*Stated task:*
Repeat every line, exactly, from the very first through the one where "bore_edge_r = 0.2; // [0.1:0.05:0.4]" appears. Add nothing else.

─── Given material

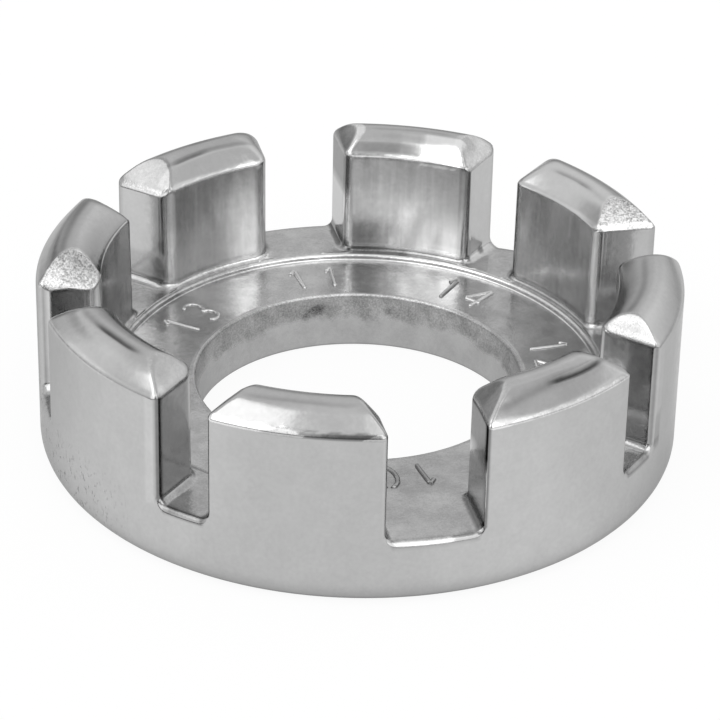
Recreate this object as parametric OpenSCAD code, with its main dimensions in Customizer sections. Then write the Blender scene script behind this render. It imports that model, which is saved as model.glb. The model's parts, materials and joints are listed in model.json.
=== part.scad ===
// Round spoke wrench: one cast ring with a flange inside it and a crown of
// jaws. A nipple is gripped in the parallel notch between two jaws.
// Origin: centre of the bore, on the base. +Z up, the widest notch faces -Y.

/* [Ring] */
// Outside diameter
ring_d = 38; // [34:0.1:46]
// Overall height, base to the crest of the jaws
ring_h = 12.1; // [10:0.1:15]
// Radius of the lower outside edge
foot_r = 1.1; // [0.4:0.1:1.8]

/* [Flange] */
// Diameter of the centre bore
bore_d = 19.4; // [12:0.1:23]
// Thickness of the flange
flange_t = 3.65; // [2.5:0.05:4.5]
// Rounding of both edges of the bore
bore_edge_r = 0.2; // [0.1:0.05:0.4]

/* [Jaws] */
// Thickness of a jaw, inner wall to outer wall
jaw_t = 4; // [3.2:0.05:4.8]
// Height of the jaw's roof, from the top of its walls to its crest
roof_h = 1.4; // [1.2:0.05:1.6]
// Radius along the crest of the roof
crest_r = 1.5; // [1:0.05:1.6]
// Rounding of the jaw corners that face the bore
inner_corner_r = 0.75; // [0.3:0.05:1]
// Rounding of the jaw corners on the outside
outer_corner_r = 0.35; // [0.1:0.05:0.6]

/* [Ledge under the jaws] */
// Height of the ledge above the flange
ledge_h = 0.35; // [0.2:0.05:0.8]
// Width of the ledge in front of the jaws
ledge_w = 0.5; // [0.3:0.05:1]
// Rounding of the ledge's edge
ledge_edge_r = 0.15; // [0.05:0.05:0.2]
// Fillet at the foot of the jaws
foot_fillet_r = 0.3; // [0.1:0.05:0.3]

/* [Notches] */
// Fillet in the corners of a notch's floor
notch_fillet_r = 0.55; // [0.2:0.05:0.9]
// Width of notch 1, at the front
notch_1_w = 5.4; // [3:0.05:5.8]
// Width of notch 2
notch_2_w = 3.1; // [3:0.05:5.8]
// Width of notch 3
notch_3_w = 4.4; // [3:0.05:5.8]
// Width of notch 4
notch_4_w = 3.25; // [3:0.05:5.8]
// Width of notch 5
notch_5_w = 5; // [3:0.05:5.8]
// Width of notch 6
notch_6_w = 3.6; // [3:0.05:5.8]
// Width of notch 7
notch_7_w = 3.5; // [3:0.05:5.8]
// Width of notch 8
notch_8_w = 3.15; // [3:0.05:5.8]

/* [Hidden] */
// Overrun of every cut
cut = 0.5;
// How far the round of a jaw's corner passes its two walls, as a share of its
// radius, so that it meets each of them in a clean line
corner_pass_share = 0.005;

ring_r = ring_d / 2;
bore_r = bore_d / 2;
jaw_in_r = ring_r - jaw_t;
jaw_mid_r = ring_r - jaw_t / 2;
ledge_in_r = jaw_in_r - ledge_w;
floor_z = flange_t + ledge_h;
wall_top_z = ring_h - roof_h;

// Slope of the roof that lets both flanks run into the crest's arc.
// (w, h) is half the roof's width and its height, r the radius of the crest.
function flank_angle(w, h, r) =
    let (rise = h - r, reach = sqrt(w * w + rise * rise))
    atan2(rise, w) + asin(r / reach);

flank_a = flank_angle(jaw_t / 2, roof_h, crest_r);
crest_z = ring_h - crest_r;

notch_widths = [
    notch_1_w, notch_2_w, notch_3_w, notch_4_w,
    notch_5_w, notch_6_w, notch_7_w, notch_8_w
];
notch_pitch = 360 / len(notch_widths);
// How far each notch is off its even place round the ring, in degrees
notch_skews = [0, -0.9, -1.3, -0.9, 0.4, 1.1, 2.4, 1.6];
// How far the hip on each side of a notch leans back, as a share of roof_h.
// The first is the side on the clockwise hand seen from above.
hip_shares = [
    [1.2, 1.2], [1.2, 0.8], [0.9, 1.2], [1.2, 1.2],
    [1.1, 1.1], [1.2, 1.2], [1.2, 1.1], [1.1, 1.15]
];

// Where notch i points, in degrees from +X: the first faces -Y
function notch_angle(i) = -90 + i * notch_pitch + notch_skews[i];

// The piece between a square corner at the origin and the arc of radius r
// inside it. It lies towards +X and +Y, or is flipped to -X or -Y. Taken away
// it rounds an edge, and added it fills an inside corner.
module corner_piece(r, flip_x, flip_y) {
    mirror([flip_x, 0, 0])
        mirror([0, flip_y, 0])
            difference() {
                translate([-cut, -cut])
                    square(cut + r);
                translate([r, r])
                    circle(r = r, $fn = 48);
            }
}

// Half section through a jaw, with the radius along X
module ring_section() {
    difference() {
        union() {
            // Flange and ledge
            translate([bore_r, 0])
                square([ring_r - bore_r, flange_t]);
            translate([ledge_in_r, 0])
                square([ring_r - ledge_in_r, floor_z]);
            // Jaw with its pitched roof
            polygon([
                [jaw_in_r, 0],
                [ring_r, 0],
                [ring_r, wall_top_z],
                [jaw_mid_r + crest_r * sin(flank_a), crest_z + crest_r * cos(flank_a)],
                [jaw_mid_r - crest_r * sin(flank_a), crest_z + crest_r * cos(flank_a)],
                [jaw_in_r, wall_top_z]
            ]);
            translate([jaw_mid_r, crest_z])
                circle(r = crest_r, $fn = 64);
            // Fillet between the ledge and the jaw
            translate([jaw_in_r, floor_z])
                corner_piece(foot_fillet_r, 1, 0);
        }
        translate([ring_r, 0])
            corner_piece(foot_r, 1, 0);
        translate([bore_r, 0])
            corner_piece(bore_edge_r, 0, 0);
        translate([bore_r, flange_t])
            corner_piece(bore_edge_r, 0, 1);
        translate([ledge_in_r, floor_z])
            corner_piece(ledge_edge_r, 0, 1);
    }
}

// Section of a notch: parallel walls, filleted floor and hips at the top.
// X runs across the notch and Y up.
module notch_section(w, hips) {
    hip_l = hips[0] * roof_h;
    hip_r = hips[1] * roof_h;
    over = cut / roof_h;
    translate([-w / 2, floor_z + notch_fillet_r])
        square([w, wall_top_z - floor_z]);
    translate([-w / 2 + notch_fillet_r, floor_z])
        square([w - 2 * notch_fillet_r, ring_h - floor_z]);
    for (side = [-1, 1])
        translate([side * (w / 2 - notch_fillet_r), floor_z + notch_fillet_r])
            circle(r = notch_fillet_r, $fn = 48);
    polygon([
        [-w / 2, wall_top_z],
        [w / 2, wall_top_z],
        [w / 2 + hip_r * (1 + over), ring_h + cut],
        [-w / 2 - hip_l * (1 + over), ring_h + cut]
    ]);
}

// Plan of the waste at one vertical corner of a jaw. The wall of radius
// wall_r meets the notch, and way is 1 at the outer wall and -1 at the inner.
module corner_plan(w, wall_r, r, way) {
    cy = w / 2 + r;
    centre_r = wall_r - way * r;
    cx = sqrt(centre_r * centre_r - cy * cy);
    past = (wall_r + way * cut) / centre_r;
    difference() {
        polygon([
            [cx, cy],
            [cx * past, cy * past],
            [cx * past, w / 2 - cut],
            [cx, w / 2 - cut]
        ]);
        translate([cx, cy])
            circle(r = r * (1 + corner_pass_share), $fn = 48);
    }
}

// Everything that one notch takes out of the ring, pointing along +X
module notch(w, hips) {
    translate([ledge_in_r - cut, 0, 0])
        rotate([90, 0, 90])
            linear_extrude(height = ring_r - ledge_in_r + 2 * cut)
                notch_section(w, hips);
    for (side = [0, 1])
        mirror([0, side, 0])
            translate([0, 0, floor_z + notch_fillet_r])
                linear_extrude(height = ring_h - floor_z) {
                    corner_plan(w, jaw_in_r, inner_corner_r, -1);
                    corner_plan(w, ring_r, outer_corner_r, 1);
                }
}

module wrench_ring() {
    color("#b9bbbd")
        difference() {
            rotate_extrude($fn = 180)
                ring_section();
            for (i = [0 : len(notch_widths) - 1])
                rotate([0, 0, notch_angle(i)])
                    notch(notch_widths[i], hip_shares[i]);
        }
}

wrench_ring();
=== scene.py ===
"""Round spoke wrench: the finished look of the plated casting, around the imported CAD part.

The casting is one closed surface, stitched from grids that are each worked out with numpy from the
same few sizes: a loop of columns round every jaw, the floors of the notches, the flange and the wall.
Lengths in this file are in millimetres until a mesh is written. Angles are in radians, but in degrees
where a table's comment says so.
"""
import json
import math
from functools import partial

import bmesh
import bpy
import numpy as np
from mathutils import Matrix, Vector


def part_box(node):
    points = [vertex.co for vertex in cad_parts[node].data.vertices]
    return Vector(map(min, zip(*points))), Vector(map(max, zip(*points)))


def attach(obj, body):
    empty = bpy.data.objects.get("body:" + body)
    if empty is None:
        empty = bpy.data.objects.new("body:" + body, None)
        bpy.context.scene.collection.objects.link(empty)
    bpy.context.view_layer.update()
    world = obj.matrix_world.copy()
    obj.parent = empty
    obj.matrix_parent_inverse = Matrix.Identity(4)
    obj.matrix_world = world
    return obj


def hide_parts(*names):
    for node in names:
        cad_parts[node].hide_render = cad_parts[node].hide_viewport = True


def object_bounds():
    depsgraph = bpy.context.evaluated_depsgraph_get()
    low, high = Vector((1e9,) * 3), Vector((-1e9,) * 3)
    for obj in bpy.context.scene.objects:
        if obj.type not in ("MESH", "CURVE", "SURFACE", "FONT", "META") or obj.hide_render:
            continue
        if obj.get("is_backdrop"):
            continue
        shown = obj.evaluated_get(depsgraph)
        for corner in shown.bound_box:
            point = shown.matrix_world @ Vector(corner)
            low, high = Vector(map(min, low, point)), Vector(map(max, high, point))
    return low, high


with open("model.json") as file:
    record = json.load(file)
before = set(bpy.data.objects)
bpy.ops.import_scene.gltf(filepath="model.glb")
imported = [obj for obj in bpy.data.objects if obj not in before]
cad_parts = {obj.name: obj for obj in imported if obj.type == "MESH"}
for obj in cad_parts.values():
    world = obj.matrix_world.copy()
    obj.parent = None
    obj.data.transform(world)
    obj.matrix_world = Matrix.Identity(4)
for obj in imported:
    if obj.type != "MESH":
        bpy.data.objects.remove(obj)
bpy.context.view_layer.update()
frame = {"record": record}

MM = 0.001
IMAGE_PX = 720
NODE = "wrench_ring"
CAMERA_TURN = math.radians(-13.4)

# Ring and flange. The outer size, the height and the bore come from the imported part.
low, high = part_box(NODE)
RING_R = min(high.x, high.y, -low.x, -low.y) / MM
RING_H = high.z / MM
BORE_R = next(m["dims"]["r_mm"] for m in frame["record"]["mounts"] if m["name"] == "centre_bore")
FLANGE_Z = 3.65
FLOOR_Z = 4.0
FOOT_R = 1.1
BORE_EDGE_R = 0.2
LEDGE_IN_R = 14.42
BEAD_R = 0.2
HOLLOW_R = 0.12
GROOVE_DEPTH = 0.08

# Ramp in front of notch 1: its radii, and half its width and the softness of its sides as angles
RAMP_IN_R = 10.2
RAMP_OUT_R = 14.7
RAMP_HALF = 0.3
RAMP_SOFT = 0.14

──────

*Task response:*
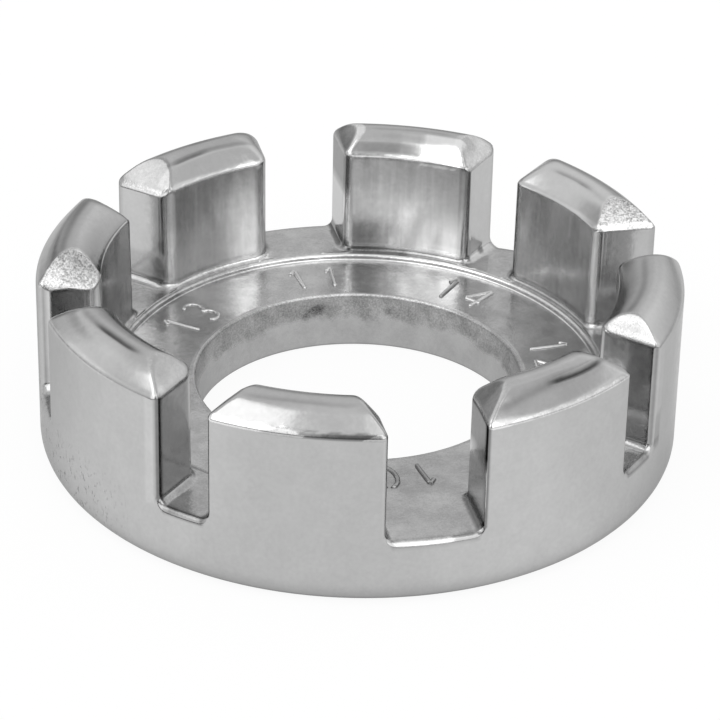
Recreate this object as parametric OpenSCAD code, with its main dimensions in Customizer sections. Then write the Blender scene script behind this render. It imports that model, which is saved as model.glb. The model's parts, materials and joints are listed in model.json.
=== part.scad ===
// Round spoke wrench: one cast ring with a flange inside it and a crown of
// jaws. A nipple is gripped in the parallel notch between two jaws.
// Origin: centre of the bore, on the base. +Z up, the widest notch faces -Y.

/* [Ring] */
// Outside diameter
ring_d = 38; // [34:0.1:46]
// Overall height, base to the crest of the jaws
ring_h = 12.1; // [10:0.1:15]
// Radius of the lower outside edge
foot_r = 1.1; // [0.4:0.1:1.8]

/* [Flange] */
// Diameter of the centre bore
bore_d = 19.4; // [12:0.1:23]
// Thickness of the flange
flange_t = 3.65; // [2.5:0.05:4.5]
// Rounding of both edges of the bore
bore_edge_r = 0.2; // [0.1:0.05:0.4]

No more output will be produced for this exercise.